The Cold War and resulting arms race between the U.S. and the U.S.S.R led each country to consider some rather crazy ideas through the decades, not least the idea that they could perhaps nuke the Moon. But in his 2017 book The Doomsday Machine: Confessions of a Nuclear War Planner, Daniel Ellsberg tells of a plan that was perhaps even crazier.
In 1960, Ellsberg – in his role as a strategic analyst at the RAND Corporation – was asked by the U.S. Air Force to assess a classified proposal on how to deal with a surprise nuclear attack by the Soviets attempting to take out America’s nuclear arsenal. Titled ‘Project Retro’, the proposal had “already gone through a number of Air Force offices”, with a routing chart showing that it had been seen and acted on by their Research and Development, and Science and Technology departments, among others.

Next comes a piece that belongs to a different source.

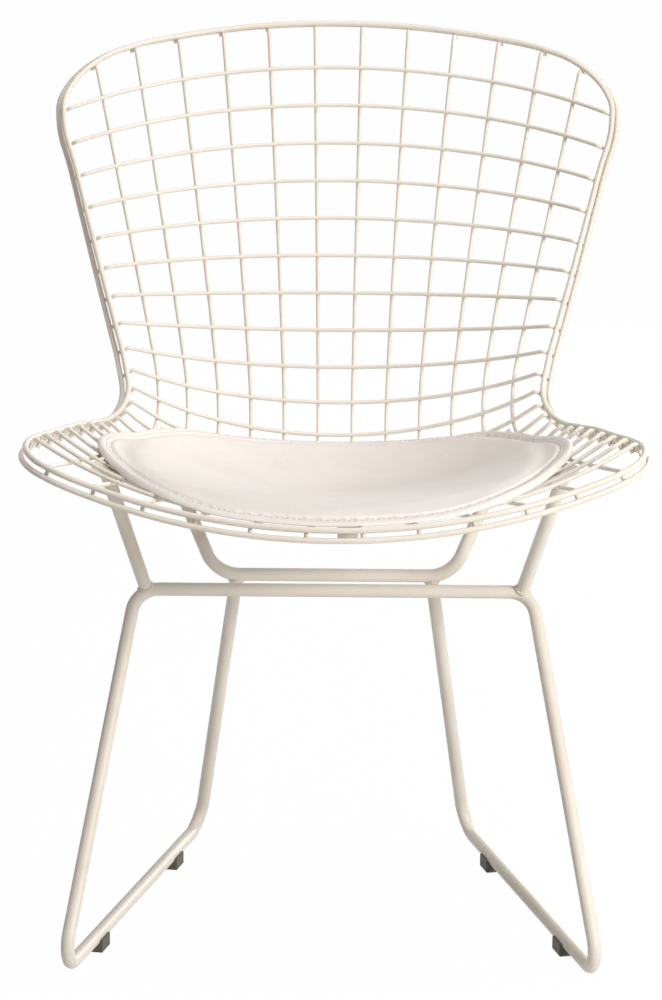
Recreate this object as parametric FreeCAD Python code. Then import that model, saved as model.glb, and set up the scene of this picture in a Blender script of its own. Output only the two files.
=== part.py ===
import FreeCAD, Part
import math
import os

# Wire mesh side chair, in millimetres: a shell of crossing wires on a base of bent rod, with a seat pad.
# The chair faces -Y. Left and right are as seen from the front, so left is -X. The floor is at Z 0.

Vector = FreeCAD.Vector

# Stock
mesh_wire_diameter = 3.6
rim_wire_diameter = 5.0
rod_diameter = 12.0
weld_sink = 0.3

# Centre line of the shell in side view: seat, bend behind the seat, back
shell_front_height = 431.0
shell_length = 836.0
seat_slope = 12.2
seat_straight = 258.0
bend_radius = 195.0
back_rise = 66.8
back_radius = 1600.0

# Half width of the shell, which is least at the waist and flares to the front and to the top
waist_half_width = 183.0
waist_distance = 432.0
waist_blend = 68.0
seat_flare = 0.228
back_flare = 0.217

# Every cross wire is one arc in a plane that leans more and more from the front of the seat to the top
cross_wire_half_turn = 45.0
lean_middle = 109.4
lean_swing = 68.5
lean_distance = 371.0
lean_run = 200.0
lean_drift = 0.049

# Mesh
back_wire_count = 11
seat_wire_count = 11
lengthwise_per_side = 6
top_cell = 38.5
front_cell = 44.5

# Outline of the shell, on which the two rims lie
top_corner_share = 0.31
top_corner_drop = 47.0
front_corner_share = 0.17
front_corner_run = 98.0
front_bow = 22.0

# Bent ends of the wires and the rims welded outside them
wire_end_bend = 3.0
wire_end_depth = 14.0
inner_rim_depth = 4.5
rim_spacing = 8.5

# Base of bent rod
runner_height = 12.5
front_foot_half_width = 233.0
rear_foot_half_width = 129.0
front_foot_setback = 78.0
runner_length = 434.0
crossbar_height = 310.0
front_crossbar_half_width = 177.0
front_crossbar_setback = 186.0
crossbar_gap = 58.0
yoke_half_width = 107.5
rear_leg_inset = 19.0
front_post_inset = 9.0
foot_bend = 20.0
front_crossbar_bend = 24.0
yoke_bend = 32.0

# Plates and screws that hold the shell on the base
front_saddle_wire_number = 8
front_saddle_cell_number = 5
front_post_offset = 4.4
rear_saddle_wire_number = 2
rear_saddle_cell_number = 5
rear_post_offset = -8.2
saddle_outboard_reach = 13.0
front_saddle_inboard_reach = 13.0
rear_saddle_inboard_reach = 20.0
saddle_thickness = 7.0
clamp_width = 13.0
clamp_thickness = 2.5
plate_margin = 4.5
plate_groove = 0.8
screw_offset = 8.6
screw_diameter = 5.0
screw_hole_clearance = 0.25
screw_head_diameter = 9.5
screw_head_height = 3.0
socket_width = 3.0
socket_depth = 1.8

# Plastic glides on the runners
glide_length = 24.0
glide_wall = 2.2
glide_rod_cover = 5.5
glide_front_inset = 104.0
glide_rear_inset = 96.0
glide_corner = 1.5

# Seat pad
pad_border_thickness = 5.0
pad_crown = 14.0
pad_side_bulge = 1.2
pocket_clearance = 0.5

# Straps and press studs of the pad
strap_width = 17.0
strap_thickness = 1.2
strap_length = 30.0
strap_clearance = 0.2
strap_corner = 4.0
front_strap_gap = 0.8
front_strap_height = 15.0
rear_strap_cell_number = 3
rear_strap_wire_number = 1
rear_strap_height = 9.0
stud_diameter = 11.0
stud_height = 2.2
stud_rounding = 1.3

mesh_wire_radius = mesh_wire_diameter / 2
rim_wire_radius = rim_wire_diameter / 2
rod_radius = rod_diameter / 2
half_turn = math.radians(cross_wire_half_turn)
wire_count = back_wire_count + seat_wire_count
middle_cell = (shell_length - top_cell - front_cell) / (wire_count - 1)
outer_rim_depth = inner_rim_depth + rim_spacing
rim_offset = mesh_wire_radius + rim_wire_radius - weld_sink
lengthwise_depth = mesh_wire_diameter - weld_sink


# Shape of the shell. A place on it is a share of the half width, -1 to 1, and a distance from the front.

def centre_line(distance):
    """Point of the centre line and its rise in radians."""
    start_rise = -math.radians(seat_slope)
    end_rise = math.radians(back_rise)
    bend_length = (end_rise - start_rise) * bend_radius
    straight = min(distance, seat_straight)
    y = straight * math.cos(start_rise)
    z = shell_front_height + straight * math.sin(start_rise)
    rise = start_rise
    if distance > seat_straight:
        turned = min(distance - seat_straight, bend_length) / bend_radius
        y += bend_radius * (math.sin(rise + turned) - math.sin(rise))
        z -= bend_radius * (math.cos(rise + turned) - math.cos(rise))
        rise += turned
    if distance > seat_straight + bend_length:
        turned = (distance - seat_straight - bend_length) / back_radius
        y += back_radius * (math.sin(rise + turned) - math.sin(rise))
        z -= back_radius * (math.cos(rise + turned) - math.cos(rise))
        rise += turned
    return Vector(0, y, z)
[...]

This surprised Ellsberg, as in reading the proposal it became apparent that it was a rather crackpot idea: the scheme proposed, in some detail, that the U.S. should assemble “a huge rectangular array of one thousand first-stage Atlas engines” – the largest rocket propulsion engine available – “to be fastened securely to the earth in a horizontal position”, facing opposite to the direct of the Earth’s rotation.

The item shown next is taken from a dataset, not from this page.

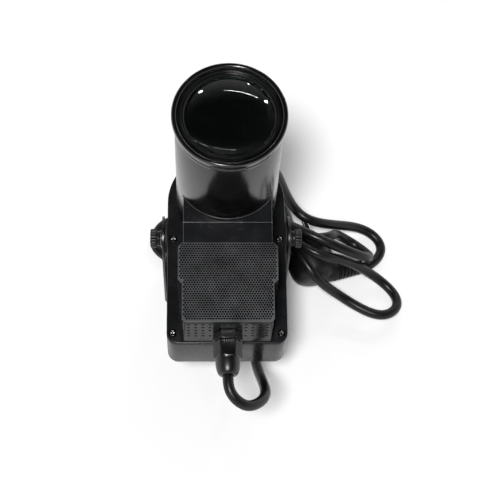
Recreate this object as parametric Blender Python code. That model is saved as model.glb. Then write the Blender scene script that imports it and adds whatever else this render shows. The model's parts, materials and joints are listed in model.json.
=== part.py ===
"""Pinspot light on a U-shaped bracket, standing lens up, with its power cord and plug.

World frame: +Z up, origin on the ground under the middle of the light. The
lens looks along +Z and the cable gland points along -Y. The head is drawn in
its own frame: x to the right, y away from the gland, z along the beam, with
its origin on the tube's axis in the front face of the housing's flange. The
head tilts about a line along X through both clamp knobs.
"""
import math

import bmesh
import bpy
from mathutils import Matrix, Vector

MM = 0.001

# Clearances and counts
GAP = 0.3 * MM
FINE_SIDES = 48
ROUND_SIDES = 36
SMALL_SIDES = 12
HOLE_SIDES = 6

# Stance of the head on its bracket
PIVOT_HEIGHT = 85.0 * MM
PIVOT_BEHIND_FACE = 18.0 * MM
PIVOT_BELOW_TUBE = 18.0 * MM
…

For what reason, you might be asking?
The officer originating this proposal envisioned that if our Ballistic Missile Early Warning System (BMEWS) radars detected and reported on the huge viewing screens at NORAD a large flight of missile warheads coming across the North Pole from the Soviet Union – aimed at our missile fields in North and South Dakota, Wyoming, Montana, and Missouri – the array of Atlas engines would be fired, as near simultaneously as possible, to ostop the Earth’s rotation momentarily.
The Soviet missiles, on their inertial path, would thus bypass or overfly their intended targets. Our land-based retaliatory force would be saved, to carry out – presumably, when things had settled down and Earth was again spinning normally – a retaliatory attack against the cities and soft military targets (their missiles having already left their hardened silos) in the Soviet Union.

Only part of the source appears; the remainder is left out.